→ EXCERPTED DATA

►

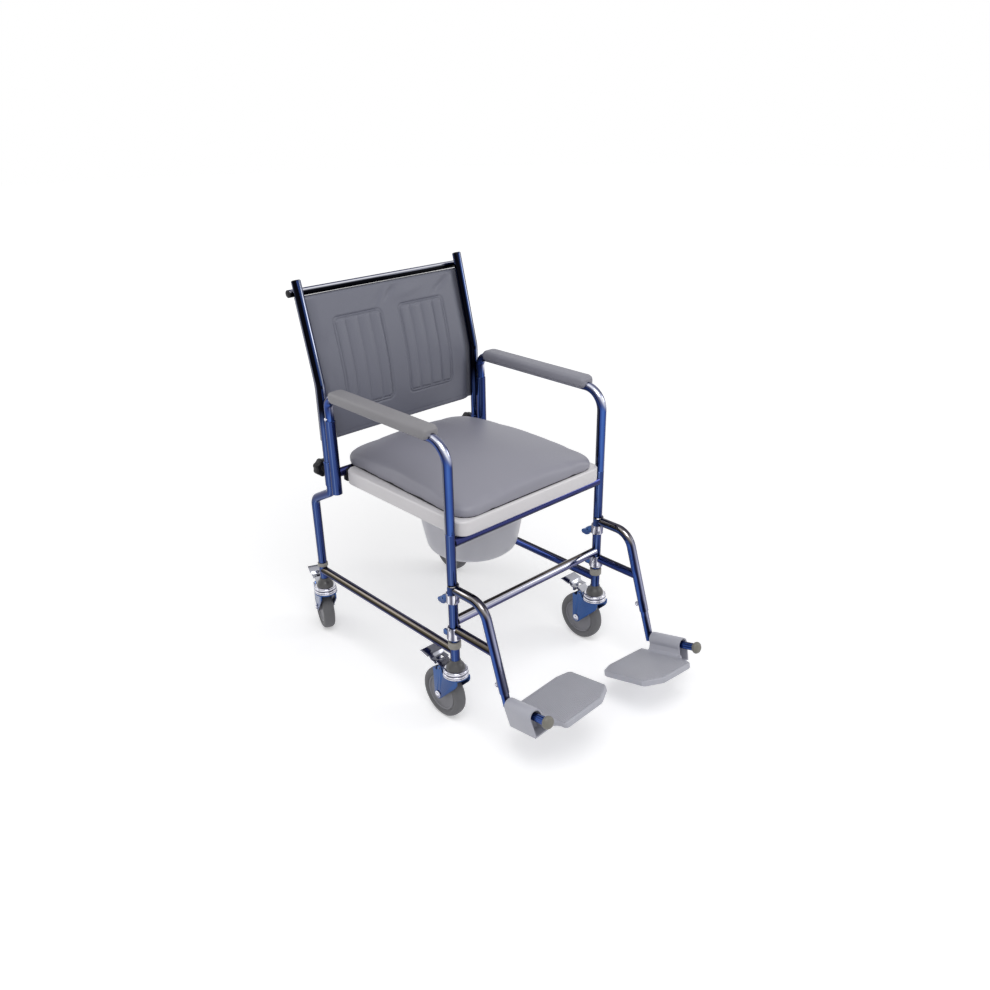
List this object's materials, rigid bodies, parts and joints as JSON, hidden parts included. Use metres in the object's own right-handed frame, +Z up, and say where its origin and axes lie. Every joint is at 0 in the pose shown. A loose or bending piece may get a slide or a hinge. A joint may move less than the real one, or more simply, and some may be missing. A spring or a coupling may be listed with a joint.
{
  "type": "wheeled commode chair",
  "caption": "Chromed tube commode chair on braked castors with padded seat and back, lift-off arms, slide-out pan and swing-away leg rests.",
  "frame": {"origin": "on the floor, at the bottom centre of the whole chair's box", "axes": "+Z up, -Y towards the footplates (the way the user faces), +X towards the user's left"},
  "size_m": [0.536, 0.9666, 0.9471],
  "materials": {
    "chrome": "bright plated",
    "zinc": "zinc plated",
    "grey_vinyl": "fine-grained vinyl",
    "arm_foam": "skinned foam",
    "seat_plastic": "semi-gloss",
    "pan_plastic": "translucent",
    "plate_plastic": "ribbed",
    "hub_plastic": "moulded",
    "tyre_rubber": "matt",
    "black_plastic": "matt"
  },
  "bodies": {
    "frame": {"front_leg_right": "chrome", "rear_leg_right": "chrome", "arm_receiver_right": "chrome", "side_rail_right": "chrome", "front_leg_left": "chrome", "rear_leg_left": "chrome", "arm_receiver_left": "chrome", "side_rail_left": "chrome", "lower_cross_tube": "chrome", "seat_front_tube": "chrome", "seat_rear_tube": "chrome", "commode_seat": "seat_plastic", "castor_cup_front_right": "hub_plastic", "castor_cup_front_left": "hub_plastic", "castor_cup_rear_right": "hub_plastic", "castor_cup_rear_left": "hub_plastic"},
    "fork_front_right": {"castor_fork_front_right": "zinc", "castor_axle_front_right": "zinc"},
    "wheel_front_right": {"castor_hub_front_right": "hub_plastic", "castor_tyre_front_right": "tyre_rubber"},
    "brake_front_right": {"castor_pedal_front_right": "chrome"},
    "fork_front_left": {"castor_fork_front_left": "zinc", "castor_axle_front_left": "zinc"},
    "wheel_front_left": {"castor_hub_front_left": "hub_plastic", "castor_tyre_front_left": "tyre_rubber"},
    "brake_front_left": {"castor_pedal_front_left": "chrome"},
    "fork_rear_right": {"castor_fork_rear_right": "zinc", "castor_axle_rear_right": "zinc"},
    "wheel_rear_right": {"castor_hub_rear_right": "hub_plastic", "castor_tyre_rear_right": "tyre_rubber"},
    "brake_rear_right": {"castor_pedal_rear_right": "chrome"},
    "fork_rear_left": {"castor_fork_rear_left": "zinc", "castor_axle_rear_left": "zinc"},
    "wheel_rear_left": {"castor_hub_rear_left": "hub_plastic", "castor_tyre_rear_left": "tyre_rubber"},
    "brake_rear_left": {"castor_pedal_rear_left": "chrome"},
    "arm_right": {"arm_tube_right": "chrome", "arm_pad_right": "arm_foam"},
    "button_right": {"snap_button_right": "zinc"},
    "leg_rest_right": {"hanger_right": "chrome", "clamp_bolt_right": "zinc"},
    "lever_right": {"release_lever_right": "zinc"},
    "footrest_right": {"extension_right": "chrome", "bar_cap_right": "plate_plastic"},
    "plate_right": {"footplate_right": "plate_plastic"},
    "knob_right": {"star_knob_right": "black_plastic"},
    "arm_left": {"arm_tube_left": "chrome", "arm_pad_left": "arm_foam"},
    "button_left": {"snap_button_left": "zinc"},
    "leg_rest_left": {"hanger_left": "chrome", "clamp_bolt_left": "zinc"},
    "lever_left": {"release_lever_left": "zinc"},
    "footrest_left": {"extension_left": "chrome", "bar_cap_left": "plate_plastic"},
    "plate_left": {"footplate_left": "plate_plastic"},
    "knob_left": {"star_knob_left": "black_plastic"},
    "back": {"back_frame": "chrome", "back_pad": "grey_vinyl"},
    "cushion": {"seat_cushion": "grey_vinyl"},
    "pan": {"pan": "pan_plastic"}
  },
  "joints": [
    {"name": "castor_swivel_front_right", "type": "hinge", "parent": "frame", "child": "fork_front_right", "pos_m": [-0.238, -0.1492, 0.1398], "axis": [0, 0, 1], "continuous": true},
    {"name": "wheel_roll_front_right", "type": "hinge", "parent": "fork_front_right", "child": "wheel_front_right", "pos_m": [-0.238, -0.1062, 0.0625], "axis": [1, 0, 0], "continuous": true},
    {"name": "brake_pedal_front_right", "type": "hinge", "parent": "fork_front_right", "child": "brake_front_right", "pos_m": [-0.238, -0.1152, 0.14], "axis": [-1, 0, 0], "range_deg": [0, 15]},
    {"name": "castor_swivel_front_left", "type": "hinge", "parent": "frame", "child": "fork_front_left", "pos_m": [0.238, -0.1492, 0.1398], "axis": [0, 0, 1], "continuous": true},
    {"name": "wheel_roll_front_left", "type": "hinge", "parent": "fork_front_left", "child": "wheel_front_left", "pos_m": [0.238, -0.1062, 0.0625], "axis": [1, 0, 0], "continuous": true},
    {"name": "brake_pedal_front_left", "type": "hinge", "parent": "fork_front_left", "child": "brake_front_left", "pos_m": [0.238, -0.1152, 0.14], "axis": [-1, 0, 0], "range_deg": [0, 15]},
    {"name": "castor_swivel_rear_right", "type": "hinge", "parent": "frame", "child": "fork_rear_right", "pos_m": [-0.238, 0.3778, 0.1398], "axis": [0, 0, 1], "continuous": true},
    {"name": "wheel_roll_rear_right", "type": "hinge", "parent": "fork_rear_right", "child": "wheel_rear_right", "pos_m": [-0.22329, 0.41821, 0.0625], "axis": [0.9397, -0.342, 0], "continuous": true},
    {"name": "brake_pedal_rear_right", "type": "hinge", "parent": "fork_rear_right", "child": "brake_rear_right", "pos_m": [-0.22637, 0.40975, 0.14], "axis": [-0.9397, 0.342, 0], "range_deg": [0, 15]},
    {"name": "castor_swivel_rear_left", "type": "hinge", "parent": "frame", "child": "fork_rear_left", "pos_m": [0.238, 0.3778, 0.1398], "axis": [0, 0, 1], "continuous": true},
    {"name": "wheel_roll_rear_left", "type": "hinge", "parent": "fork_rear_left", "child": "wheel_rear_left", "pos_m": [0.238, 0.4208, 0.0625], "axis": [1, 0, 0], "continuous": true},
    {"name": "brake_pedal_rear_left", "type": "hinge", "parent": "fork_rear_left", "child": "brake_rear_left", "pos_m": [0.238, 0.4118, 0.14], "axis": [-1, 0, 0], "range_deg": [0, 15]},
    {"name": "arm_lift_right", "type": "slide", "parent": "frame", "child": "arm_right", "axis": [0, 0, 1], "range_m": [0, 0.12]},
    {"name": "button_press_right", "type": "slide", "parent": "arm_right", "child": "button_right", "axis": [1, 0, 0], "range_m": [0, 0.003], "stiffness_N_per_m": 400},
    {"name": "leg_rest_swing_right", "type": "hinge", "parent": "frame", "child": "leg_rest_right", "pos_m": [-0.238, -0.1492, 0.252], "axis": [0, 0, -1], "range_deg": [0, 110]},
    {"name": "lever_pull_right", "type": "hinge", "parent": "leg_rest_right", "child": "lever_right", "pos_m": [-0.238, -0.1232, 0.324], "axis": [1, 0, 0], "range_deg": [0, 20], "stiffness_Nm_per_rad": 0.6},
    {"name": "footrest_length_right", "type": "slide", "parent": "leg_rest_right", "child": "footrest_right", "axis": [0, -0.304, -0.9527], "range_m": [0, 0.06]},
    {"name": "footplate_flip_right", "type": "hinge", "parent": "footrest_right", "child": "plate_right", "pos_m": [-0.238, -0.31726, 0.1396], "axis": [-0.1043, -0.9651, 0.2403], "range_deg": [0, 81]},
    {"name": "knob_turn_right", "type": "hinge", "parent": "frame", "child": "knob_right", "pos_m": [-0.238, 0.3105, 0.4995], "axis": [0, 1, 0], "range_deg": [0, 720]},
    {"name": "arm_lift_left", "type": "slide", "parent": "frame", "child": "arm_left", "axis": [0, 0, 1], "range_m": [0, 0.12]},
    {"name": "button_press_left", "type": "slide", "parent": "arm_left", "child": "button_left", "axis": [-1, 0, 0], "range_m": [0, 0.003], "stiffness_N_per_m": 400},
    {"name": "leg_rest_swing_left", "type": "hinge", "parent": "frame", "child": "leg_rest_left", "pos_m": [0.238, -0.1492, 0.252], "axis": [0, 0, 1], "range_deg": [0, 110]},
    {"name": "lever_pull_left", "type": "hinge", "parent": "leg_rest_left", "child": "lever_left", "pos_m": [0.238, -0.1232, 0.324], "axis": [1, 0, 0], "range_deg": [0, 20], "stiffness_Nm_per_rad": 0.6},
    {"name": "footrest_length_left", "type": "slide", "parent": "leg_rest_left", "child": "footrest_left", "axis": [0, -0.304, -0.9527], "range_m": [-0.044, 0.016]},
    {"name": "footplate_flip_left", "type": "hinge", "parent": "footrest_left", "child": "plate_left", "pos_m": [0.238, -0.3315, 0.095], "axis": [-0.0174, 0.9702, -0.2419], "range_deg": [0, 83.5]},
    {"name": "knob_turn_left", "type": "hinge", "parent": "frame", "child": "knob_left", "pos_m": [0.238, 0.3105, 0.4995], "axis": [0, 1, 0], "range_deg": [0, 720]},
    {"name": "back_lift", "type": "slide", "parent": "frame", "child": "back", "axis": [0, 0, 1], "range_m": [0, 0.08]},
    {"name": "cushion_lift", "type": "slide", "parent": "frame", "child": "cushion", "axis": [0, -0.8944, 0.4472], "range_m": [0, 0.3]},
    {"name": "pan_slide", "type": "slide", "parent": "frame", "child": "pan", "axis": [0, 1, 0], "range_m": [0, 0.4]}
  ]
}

◄
►

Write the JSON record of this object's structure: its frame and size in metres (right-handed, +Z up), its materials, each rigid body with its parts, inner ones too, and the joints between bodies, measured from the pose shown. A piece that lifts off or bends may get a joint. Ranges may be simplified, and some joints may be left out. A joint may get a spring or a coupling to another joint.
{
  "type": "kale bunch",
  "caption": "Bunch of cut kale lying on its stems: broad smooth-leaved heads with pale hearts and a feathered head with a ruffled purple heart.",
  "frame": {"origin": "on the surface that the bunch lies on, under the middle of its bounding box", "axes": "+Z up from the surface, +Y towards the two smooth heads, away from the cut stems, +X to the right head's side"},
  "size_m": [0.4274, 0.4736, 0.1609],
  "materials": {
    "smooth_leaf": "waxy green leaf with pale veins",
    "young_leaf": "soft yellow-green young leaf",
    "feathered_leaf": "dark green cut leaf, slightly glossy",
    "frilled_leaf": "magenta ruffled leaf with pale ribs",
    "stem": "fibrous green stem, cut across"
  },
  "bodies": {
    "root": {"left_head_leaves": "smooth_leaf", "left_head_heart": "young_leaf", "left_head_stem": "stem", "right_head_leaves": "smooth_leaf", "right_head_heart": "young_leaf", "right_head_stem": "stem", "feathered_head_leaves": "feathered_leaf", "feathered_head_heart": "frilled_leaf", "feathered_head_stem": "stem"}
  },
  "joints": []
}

◄
►

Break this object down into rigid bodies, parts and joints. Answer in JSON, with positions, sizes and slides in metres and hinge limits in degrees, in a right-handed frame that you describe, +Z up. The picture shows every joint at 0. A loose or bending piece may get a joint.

◄

→ EXERCISE BRIEF
Using the listing above, list every line in which the string "pose" occurs.

→ FULL ANSWER
List this object's materials, rigid bodies, parts and joints as JSON, hidden parts included. Use metres in the object's own right-handed frame, +Z up, and say where its origin and axes lie. Every joint is at 0 in the pose shown. A loose or bending piece may get a slide or a hinge. A joint may move less than the real one, or more simply, and some may be missing. A spring or a coupling may be listed with a joint.
Write the JSON record of this object's structure: its frame and size in metres (right-handed, +Z up), its materials, each rigid body with its parts, inner ones too, and the joints between bodies, measured from the pose shown. A piece that lifts off or bends may get a joint. Ranges may be simplified, and some joints may be left out. A joint may get a spring or a coupling to another joint.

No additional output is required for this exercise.